In the de facto scenario, the value is in the standard, not in the technology itself. The value comes from the fact that everybody is going to use the same technology.

Intellectual property (IP) provides ownership over technologies in the standard. That reduces the competitive effect because if one vendor owns the right, other vendors cannot compete. In de facto standards, however, the conflict between IP and standards can have serious effect on competition as there are no constraints such as antitrust legislation.

Multinational corporations are in a better position to set standards and influence them as they hold essential patents and other IP rights on technologies necessary to comply with standards.

The use of standards in EU public procurement processes and those used by large multinational companies were also assessed with a view to enabling bidding companies to be more innovative in their product and service designs and offerings. Often de facto standards are developed either by a dominant corporation (e.g. IBM’s ASCII) or by a consortium of interested vendors (e.g. Zigbee Alliance).

In many cases successful de facto standards eventually become formalized into real standards. In other cases recommended practices can help narrow the choises. Standards that are innovative and well implemented will gain visibility and recognition for their new functionality. One such development is the biometric standard for face image data (ISO/IEC 19794-5). ISO/IEC 19794-5:2005 specifies scene, photographic, digitization and format requirements for images of faces to be used in the context of both human verification and computer automated recognition. The approach to specifying scene and photographic requirements in this format is to carefully describe constraints on how a photograph should appear rather than to dictate how the photograph should be taken. The format is designed to allow for the specification of visible information such as gender, pose and eye color. The digital image format can be either ISO standard JPEG or JPEG2000. Finally, the 'best practice' appendices provide guidance on photo capture for travel documents and face recognition performance versus digital compression.

The study presented in ISO/IEC 19794-5:2005 annex concentrates on geometrical parameters of the face in the photograph which are important for biometric matching applications. The findings of the study are based on the statistical evaluation of automated image analysis by quality assessment software. The analysis given above shows that with current technology the thresholds set forth in this part of ISO/IEC 19794 can be achieved in real world applications. Since the data used for this study were collected from four major e-passport issuing countries across the world, the results can be regarded as representative within the scope of this analysis.

The roles of new technology are measured by patents and technology diffusion measured by standards. Especially in the areas of services, experiences with standards and standardisation are limited while at the same time it is recognized that services are a growing part of the economy and a dominant source of innovation.
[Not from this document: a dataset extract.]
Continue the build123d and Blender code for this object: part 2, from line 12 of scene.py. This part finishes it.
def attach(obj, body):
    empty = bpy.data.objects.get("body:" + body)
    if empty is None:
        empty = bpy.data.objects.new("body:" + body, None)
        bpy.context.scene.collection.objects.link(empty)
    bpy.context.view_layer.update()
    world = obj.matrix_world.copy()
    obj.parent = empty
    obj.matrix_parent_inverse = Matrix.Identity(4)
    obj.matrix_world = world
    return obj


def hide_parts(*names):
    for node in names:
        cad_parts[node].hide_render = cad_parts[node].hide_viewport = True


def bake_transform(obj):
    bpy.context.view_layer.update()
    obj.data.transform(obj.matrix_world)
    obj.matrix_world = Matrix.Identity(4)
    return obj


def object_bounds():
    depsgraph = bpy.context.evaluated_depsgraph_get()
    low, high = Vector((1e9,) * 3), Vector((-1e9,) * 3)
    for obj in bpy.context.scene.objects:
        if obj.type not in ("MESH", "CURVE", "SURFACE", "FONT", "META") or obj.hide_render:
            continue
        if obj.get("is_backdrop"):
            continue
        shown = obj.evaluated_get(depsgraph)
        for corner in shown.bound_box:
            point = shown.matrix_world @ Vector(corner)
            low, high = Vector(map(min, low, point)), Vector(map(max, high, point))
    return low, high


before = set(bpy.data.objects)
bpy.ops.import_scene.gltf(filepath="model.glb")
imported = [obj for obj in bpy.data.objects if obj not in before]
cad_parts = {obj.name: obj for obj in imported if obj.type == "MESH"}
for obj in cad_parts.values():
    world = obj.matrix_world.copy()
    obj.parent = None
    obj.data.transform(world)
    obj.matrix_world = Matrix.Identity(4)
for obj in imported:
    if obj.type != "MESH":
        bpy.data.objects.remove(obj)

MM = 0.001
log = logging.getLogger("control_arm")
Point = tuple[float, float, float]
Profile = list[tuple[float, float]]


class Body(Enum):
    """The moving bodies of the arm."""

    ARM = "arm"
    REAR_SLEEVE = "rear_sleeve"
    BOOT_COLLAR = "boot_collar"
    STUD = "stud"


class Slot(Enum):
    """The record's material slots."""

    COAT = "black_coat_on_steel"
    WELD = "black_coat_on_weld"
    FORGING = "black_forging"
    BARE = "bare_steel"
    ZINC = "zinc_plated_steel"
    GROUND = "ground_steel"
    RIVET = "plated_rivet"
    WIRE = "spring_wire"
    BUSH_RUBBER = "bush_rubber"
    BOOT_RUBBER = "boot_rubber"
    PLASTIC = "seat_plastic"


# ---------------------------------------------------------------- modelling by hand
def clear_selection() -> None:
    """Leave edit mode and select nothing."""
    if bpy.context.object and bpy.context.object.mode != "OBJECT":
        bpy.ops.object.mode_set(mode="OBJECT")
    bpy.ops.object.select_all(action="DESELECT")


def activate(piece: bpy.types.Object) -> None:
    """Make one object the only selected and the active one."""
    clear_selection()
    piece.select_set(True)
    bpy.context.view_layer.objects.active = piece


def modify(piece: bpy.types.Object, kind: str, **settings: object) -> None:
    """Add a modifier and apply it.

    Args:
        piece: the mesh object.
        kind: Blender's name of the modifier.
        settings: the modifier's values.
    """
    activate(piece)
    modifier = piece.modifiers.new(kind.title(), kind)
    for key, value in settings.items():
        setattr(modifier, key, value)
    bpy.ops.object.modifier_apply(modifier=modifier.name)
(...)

In the area of public procurement, standards can play a facilitating role in the creation of new markets but also here there is a need to understand more of how standards can be used to foster innovation.

Standards in technology are not new. You can get access to information on ANSI Standards dating back to 1978 at the Charles Babbage Institute.  We use standards in nearly every aspect of computing, from the ASCII (1963) and Unicode (1991) character sets to the TCP/IP protocol (1973) to the USB bus (1996) on our systems. We use MPEG standards to store to share audio and video on our DVD drives.  Even the electricity coming from the wall outlets is delivered according to a standard.
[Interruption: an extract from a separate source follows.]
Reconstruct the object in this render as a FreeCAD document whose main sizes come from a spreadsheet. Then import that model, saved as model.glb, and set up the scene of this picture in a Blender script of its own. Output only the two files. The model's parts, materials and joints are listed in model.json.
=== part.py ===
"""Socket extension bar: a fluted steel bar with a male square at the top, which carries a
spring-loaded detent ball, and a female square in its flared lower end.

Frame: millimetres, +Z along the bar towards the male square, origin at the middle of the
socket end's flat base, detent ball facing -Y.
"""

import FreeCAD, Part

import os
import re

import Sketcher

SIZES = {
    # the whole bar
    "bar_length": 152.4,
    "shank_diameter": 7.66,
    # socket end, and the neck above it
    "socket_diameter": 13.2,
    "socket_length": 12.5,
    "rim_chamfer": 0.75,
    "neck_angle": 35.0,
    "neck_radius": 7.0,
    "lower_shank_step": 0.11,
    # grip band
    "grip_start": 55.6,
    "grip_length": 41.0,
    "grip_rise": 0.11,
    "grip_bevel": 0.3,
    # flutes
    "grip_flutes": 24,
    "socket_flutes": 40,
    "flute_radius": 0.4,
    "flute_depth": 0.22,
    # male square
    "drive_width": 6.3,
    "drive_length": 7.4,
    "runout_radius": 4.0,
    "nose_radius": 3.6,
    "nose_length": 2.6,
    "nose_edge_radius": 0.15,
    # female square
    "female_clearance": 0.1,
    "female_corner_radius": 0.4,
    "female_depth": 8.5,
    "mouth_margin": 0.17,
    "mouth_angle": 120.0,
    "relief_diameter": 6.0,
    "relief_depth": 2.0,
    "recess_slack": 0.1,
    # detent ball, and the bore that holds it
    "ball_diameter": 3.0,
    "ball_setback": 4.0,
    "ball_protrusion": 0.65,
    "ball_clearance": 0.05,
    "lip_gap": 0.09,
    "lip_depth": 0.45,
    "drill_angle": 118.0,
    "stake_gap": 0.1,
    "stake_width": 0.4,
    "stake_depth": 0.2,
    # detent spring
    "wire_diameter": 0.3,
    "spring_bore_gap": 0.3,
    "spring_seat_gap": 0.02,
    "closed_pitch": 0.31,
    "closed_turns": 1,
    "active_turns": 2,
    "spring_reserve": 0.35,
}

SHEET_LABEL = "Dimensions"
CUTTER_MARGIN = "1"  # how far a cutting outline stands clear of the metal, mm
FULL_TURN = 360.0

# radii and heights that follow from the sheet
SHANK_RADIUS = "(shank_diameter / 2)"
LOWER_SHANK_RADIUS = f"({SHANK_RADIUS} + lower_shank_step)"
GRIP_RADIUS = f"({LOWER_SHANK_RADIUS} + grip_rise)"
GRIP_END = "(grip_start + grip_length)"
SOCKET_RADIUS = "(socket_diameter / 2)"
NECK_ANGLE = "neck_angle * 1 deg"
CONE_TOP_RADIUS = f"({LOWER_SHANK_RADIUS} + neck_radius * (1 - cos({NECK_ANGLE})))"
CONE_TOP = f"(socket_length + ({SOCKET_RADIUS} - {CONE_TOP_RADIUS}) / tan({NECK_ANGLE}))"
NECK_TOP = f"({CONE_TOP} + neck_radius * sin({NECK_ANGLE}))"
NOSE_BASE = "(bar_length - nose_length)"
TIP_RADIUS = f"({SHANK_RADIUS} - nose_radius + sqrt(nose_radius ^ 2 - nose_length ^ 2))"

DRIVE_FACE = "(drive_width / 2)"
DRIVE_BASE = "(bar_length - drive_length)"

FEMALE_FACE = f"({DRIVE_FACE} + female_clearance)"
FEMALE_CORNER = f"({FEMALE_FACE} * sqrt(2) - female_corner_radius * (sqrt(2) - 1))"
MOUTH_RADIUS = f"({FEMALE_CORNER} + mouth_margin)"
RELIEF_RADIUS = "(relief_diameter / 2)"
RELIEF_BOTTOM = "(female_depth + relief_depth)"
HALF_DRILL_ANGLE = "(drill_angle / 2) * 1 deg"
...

There are four levels of cyber standards: 

  • Media?related standards specific to fiber optics, microwave, WiFi, CATV, wires, telephones and cell phones;
  • Transport?related standards such as Internet standards including Ethernet, IP, TCP, HTTP;
  • Application?related standards such as HTML, XML, IEC 61850, Common Information Model (CIM);
  • Security?related standards such as AES 256, PKI, secret keys, and Certificates.
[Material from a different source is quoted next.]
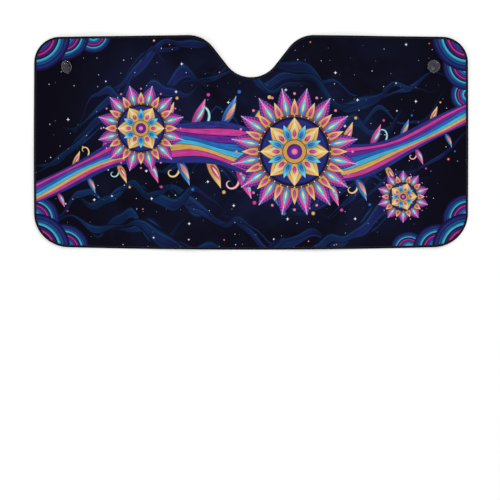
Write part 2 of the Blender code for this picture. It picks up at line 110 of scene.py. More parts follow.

How does standardization impact competition?

  1. With standardization, competition will drive the prices for the replacement parts down, while the manufacturer still makes a profit. The purchase of proprietary systems locks a buyer into one manufacturer's replacements and parts. This allows the manufacturers to create natural monopolies and raise prices of “spare” parts.
  2. Standardization avoids the problem of losing a technology (a bankrupt supplier cannot support its products) and thus enhances market growth and competition, since a seller need not be both financially secure and committed to the industry in order to sell a product.
  3. Standardization can replace the need for regulations (i.e., Long distance telecommunications). Linux provides a model for this. There is a tightly controlled core of functionality (the kernel) which is freely available and used by many competing distributions. Each distribution bundles the kernel with additional functionality for their customers. Some distributions (such as Red Hat and Fedora) concentrate on server management, others on the workstation environment (SUSE, Mandrake), multi-media capabilities (Ubuntu) or ease of use (Linspire). Different distributions have different commercial models, serving the needs of different markets. The core functionality is protected, and there is enough flexibility for variants to meet specific customer needs.

A similar model would allow competition to mould IT management standards to the specific needs of multiple customers, while preserving the critical core.

Competition is definitely a key component in driving innovation, but it's important to question where that competition should be occurring, and where it's mutually beneficial to have a standard.

References:

  1. INTERNATIONAL STANDARD ISO/IEC 19794-5:2005 TECHNICAL CORRIGENDUM 2 Published 2008-07-01.
  2. Which Is More Important For Innovation: A Standard Platform Or Competition? 
  3. Peter Drahos, Imelda Maher. Innovation, competition, standards and intellectual property: policy perspectives from economics and law. Information Economics and Policy 16 (2004) 1–11. 
  4. Farrell, Joseph and Garth Saloner. Product Standardization and Competitive Strategy, ed. H. Landis Gable (Amsterdam: Elsevier Science Publishers B.V., 1987).